What to produce:
Output exactly the lines from the first one down to the line containing "corner_radius = 1.3", inclusive.

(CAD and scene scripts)
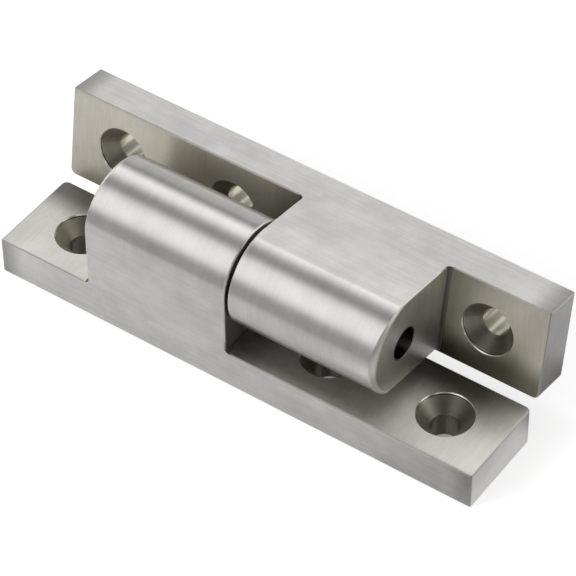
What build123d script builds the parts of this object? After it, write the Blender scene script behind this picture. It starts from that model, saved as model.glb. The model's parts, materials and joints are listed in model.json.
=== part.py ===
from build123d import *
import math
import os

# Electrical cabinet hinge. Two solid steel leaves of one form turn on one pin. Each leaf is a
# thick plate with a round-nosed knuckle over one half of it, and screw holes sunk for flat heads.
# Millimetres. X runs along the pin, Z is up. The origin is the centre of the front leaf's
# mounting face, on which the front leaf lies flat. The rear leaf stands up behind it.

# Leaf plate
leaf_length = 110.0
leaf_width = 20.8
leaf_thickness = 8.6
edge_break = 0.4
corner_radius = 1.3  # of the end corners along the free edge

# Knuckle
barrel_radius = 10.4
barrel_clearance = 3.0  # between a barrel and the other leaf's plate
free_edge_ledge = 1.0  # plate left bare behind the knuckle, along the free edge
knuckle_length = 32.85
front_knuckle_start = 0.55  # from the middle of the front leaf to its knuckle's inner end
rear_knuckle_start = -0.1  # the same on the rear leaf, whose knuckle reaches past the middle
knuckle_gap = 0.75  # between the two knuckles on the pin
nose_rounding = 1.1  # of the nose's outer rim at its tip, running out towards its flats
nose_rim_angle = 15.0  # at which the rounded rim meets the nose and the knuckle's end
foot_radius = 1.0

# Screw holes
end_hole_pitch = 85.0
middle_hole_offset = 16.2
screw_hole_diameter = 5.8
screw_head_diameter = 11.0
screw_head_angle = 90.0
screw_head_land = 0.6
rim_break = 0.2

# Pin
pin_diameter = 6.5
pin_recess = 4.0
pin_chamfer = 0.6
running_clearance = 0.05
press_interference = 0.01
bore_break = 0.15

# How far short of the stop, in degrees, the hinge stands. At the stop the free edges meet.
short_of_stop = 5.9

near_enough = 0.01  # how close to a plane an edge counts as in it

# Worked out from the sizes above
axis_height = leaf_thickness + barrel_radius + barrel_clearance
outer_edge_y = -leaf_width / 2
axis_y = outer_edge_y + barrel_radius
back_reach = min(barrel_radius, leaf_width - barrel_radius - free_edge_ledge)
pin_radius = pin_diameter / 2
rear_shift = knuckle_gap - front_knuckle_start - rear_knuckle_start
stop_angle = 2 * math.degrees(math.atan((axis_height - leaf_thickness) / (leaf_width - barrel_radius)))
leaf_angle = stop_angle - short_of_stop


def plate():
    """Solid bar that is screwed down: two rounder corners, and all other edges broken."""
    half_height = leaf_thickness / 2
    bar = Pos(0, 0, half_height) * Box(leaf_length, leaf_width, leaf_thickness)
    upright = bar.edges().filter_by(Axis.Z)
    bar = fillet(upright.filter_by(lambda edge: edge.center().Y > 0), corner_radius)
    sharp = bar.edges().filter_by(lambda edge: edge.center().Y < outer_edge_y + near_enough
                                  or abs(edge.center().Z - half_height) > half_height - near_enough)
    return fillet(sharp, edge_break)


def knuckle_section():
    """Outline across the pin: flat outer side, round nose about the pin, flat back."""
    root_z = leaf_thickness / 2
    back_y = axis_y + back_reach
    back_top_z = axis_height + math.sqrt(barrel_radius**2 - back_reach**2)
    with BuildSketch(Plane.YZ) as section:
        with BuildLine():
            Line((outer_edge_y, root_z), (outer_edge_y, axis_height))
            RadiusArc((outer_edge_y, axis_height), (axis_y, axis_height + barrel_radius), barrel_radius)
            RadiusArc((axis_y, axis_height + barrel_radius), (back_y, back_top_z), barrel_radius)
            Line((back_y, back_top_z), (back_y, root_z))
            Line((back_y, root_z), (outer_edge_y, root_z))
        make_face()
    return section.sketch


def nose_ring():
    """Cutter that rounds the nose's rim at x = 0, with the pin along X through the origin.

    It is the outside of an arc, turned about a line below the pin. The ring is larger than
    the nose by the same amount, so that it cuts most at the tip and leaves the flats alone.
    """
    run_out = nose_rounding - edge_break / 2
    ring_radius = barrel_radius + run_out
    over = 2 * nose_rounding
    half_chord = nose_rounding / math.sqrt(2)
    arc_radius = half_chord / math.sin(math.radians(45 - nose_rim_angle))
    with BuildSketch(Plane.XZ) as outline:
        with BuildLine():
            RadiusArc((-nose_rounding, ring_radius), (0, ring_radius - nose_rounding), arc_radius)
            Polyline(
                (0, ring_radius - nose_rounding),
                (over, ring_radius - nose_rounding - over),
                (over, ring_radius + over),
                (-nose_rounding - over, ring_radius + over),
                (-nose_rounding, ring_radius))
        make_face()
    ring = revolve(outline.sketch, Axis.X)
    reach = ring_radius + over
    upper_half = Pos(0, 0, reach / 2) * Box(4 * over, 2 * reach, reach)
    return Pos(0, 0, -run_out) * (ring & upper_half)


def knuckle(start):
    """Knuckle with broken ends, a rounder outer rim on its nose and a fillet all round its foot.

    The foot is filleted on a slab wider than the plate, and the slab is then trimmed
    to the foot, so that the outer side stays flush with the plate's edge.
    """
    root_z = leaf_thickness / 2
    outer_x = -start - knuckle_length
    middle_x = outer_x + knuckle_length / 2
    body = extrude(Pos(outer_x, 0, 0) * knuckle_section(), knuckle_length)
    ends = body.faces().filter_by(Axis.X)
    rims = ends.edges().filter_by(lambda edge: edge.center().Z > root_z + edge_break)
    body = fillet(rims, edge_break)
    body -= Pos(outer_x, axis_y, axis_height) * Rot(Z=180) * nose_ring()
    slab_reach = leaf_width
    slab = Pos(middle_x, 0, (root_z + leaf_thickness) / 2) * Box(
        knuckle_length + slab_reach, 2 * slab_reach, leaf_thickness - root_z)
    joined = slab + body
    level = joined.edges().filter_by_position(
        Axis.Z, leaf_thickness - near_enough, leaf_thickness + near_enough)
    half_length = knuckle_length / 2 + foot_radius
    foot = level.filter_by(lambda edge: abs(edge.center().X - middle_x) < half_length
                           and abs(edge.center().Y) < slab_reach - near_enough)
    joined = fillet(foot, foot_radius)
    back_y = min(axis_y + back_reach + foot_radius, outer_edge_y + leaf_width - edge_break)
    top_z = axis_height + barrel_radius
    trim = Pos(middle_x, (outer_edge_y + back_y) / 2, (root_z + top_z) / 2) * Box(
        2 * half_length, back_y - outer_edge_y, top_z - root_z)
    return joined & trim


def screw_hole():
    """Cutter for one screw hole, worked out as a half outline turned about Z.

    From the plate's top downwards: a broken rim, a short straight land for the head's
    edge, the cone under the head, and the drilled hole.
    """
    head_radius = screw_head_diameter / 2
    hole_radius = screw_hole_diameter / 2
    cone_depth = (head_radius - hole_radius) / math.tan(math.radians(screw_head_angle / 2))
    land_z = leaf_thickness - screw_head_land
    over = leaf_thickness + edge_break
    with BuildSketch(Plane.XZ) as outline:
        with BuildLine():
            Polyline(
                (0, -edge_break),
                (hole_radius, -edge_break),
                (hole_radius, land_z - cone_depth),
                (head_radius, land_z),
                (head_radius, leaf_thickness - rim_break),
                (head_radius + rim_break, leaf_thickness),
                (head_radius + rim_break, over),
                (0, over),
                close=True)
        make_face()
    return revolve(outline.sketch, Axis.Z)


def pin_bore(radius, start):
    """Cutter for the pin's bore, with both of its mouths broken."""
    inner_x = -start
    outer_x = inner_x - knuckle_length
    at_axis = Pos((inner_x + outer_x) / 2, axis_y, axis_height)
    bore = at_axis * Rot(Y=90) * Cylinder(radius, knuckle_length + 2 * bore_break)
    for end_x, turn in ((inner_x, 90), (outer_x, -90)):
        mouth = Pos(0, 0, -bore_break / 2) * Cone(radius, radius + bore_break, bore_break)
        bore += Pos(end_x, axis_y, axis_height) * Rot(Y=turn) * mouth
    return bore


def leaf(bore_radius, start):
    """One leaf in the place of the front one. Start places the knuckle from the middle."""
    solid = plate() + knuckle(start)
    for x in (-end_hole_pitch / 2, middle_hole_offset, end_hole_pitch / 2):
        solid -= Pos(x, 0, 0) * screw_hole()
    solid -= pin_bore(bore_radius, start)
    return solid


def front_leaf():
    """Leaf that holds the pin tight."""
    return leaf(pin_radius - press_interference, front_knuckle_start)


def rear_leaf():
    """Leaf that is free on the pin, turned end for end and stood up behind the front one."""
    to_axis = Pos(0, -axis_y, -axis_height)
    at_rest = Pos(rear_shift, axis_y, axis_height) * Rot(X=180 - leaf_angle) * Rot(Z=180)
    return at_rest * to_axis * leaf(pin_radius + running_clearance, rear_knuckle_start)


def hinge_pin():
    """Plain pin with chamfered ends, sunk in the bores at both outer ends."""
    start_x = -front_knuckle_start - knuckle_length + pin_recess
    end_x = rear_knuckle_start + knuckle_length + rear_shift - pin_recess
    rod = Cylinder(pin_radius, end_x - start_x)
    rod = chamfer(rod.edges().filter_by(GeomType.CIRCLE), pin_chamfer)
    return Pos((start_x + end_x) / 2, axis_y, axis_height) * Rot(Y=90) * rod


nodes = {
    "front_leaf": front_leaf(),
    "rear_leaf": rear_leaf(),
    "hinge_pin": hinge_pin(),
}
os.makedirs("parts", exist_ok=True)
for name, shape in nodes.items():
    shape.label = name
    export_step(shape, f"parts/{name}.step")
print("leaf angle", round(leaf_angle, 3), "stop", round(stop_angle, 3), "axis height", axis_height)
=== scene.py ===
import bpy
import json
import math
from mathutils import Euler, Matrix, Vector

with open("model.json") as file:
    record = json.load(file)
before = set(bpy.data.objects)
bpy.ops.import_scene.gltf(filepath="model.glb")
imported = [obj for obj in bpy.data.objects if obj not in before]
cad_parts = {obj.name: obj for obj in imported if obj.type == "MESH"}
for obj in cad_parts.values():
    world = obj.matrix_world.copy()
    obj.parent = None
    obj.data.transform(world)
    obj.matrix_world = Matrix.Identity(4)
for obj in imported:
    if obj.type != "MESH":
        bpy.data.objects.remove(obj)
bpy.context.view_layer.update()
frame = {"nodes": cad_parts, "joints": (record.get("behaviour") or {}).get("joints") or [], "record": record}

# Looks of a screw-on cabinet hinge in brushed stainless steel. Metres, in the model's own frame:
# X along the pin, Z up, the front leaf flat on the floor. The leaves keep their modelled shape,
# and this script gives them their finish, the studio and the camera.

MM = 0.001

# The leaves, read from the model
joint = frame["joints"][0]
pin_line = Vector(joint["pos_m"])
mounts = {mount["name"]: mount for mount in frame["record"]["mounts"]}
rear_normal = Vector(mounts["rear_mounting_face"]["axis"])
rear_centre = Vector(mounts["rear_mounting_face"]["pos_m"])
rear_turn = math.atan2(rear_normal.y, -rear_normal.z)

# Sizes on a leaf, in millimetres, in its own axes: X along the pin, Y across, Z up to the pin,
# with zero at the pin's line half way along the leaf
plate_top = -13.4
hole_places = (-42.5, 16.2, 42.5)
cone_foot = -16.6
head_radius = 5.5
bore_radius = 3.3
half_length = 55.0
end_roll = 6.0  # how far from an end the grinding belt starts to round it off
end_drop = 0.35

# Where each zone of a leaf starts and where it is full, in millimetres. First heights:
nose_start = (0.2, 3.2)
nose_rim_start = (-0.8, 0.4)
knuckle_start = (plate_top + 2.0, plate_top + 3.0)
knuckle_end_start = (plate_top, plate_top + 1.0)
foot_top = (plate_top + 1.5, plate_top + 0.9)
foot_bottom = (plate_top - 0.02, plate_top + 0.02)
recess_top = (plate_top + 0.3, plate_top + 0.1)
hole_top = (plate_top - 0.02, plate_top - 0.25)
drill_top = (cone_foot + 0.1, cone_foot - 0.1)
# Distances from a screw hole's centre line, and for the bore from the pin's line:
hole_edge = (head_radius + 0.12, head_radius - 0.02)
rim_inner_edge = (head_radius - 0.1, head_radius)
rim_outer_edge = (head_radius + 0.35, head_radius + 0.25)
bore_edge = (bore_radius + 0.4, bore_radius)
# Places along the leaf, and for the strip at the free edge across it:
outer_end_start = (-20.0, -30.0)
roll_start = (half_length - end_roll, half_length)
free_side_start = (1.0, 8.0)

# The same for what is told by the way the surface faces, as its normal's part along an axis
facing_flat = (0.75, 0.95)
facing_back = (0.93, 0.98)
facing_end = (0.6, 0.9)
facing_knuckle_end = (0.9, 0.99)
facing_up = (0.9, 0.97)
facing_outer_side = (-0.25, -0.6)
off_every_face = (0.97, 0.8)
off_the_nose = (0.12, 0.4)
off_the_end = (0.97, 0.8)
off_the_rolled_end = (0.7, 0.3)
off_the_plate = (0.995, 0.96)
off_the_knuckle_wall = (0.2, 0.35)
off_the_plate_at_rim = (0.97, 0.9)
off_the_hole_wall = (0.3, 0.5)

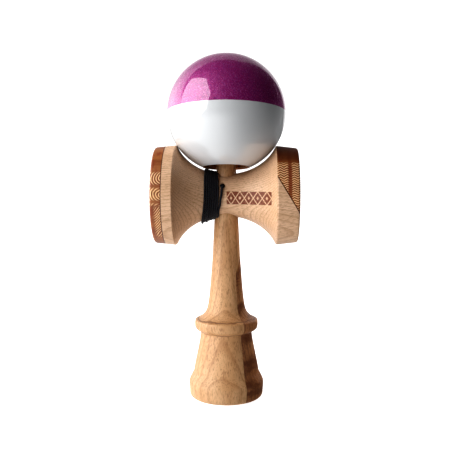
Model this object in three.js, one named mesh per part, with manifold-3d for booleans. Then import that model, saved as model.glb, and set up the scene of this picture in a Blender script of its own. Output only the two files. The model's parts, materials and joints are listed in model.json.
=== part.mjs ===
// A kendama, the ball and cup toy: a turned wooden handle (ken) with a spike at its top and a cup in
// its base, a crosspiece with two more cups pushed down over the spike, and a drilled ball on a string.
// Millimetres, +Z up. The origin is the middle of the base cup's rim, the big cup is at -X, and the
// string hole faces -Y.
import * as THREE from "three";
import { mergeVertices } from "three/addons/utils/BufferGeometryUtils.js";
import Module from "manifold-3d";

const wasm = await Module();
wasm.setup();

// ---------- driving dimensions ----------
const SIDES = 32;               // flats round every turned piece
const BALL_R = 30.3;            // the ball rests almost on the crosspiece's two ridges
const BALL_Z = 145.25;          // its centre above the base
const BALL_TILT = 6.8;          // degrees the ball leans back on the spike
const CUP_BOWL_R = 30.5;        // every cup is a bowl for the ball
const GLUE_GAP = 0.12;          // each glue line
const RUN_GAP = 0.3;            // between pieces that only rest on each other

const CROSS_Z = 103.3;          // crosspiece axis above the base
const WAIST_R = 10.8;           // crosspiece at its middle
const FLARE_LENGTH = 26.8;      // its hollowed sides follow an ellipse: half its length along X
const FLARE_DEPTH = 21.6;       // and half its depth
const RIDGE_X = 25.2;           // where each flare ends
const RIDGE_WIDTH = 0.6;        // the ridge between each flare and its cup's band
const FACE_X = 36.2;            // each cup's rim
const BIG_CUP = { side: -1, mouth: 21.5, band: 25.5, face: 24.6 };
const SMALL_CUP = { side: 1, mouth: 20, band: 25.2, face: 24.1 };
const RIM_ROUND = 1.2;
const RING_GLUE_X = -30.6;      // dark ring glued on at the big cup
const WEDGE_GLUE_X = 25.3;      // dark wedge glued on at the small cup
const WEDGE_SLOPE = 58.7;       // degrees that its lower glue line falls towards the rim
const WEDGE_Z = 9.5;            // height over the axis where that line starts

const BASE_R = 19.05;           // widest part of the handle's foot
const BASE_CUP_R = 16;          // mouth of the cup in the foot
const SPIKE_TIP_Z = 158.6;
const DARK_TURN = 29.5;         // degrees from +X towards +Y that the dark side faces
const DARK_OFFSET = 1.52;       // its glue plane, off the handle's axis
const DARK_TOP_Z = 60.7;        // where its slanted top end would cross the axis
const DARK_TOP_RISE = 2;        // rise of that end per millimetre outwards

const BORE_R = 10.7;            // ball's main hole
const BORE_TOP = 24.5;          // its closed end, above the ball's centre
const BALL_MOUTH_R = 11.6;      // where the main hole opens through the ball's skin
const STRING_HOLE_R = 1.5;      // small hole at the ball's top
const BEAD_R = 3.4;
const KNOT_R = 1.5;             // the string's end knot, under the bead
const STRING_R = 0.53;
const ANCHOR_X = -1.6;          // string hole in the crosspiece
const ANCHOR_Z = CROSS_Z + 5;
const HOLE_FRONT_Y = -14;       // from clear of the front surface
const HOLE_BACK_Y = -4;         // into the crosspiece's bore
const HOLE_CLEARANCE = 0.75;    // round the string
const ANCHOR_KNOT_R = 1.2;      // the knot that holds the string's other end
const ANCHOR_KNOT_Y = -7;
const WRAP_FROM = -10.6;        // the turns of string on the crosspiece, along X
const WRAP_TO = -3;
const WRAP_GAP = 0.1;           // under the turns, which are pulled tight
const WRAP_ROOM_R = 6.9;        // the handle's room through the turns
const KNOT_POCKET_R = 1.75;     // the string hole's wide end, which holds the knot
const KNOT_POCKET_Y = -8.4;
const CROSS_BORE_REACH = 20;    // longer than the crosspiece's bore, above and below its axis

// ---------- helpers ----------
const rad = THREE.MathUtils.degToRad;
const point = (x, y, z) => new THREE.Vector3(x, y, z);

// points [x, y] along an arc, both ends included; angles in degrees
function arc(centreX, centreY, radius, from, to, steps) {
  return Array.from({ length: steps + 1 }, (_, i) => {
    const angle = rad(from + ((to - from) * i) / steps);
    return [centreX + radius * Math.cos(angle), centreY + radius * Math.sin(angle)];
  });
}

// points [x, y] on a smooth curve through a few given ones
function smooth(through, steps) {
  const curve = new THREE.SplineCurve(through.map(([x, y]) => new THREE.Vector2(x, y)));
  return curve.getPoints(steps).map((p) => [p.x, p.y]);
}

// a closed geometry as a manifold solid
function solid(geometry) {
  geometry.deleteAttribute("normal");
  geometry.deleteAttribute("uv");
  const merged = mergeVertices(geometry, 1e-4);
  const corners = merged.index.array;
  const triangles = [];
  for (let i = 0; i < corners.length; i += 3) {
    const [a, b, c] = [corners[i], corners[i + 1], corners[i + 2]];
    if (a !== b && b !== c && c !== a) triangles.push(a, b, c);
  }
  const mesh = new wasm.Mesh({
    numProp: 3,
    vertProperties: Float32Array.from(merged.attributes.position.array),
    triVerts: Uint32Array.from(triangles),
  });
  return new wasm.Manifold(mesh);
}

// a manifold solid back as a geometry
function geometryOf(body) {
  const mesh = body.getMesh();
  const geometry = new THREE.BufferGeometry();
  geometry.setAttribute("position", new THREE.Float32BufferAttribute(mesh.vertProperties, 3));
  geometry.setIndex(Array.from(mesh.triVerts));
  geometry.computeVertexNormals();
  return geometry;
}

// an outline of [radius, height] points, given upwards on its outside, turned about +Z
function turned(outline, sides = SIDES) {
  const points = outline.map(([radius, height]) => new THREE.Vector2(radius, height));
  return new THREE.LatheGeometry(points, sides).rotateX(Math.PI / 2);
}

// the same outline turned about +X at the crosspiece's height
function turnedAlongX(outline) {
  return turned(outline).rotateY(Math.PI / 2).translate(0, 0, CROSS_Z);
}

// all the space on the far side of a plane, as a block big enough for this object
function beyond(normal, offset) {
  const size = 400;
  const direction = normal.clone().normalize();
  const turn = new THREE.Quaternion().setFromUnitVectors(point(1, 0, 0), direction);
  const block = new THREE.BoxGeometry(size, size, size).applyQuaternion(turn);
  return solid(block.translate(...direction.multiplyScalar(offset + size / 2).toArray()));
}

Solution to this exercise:
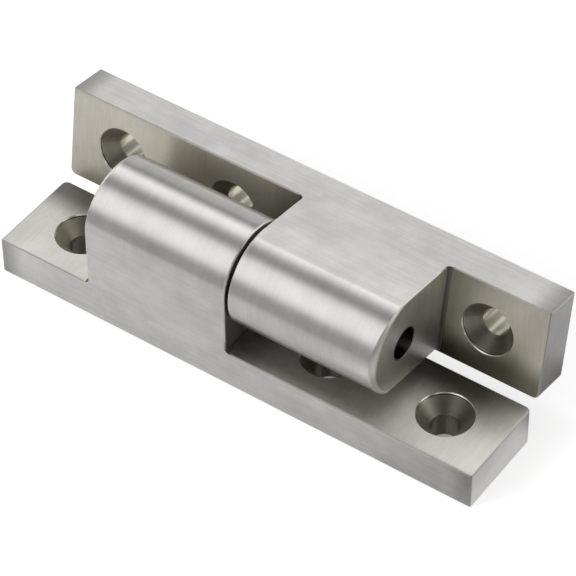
What build123d script builds the parts of this object? After it, write the Blender scene script behind this picture. It starts from that model, saved as model.glb. The model's parts, materials and joints are listed in model.json.
=== part.py ===
from build123d import *
import math
import os

# Electrical cabinet hinge. Two solid steel leaves of one form turn on one pin. Each leaf is a
# thick plate with a round-nosed knuckle over one half of it, and screw holes sunk for flat heads.
# Millimetres. X runs along the pin, Z is up. The origin is the centre of the front leaf's
# mounting face, on which the front leaf lies flat. The rear leaf stands up behind it.

# Leaf plate
leaf_length = 110.0
leaf_width = 20.8
leaf_thickness = 8.6
edge_break = 0.4
corner_radius = 1.3  # of the end corners along the free edge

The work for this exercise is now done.